Protecting Your Pet From Poisons

This week (March 14th to March 20th) is Pet Poison Prevention Week, and a good time to remind pet owners of common household items that are potentially dangerous to pets.

In 2009, the ASPCA (The American Society for the Prevention of Cruelty to Animals®) managed almost 200,000 calls at it’s Animal Poison Control Center in Illinois, and the Pet Poison Helpline fields almost 100,000 calls per year at it’s Minnesota center. Almost 25% of the calls received by the ASPCA were related to pets ingesting prescription and over-the-counter drugs, including painkillers, cold medications, antidepressants and dietary supplements. In most cases, pets had snatched pills form counters and nightstands, or eaten pills that had been dropped on the floor. The Pet Poison Helpline says everyday household pharmaceuticals such as Advil®, Aleve® and Motrin®, Tylenol®, Effexor®, Cymbalta® and Prozac® can cuase serious harm to your pet.

The 2nd most common type of call the ASPCA received related to insecticides. "One of the most common incidents is the misuse of flea and tick products. Some species of animals can be particularly sensitive to certain types of insecticides, so it is vital that you never use any product not specifically formulated for your pet. It is also a good idea to consult with your pet’s veterinarian before beginning any flea and tick control program," said Dr. Steven Hansen, Senior Vice President of the ASPCA’s Animal Health Services.
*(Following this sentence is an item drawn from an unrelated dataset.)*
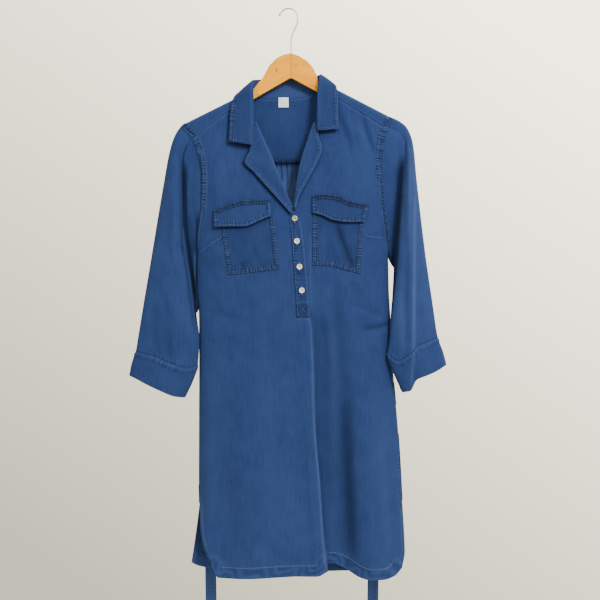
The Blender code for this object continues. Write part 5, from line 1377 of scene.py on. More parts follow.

The third most common type of call received by the Animal Poison Control Center was related to pets eating food that is safe for humans to eat, but not for certain types of pet. The worst offender was chocolate, which can have varying degrees of toxicity. "While the occasional chocolate chip within one cookie may not be an issue, certain types of chocolate can be very toxic. Baker’s chocolate and dark chocolate pose the biggest problem," said a spokesperson for the Pet Poison Helpline.

Other calls related to pets becoming ill after eating common household plants. The Pet Poison Helpline says that certain types of lilies, such as tiger, day, Asiatic, Easter and Japanese lilies, are highly toxic to cats. Severe kidney failure can result from ingestion of even a few petals, leaves, or even the pollen. In addition, ingestion of certain spring bulbs (i.e. daffodils, tulips, etc) can cause severe vomiting, diarrhea and abdominal pain.

This news story is independently sourced and does not specifically endorse products or services offered by any company referenced in this article, or benefit from any association with any companies referenced.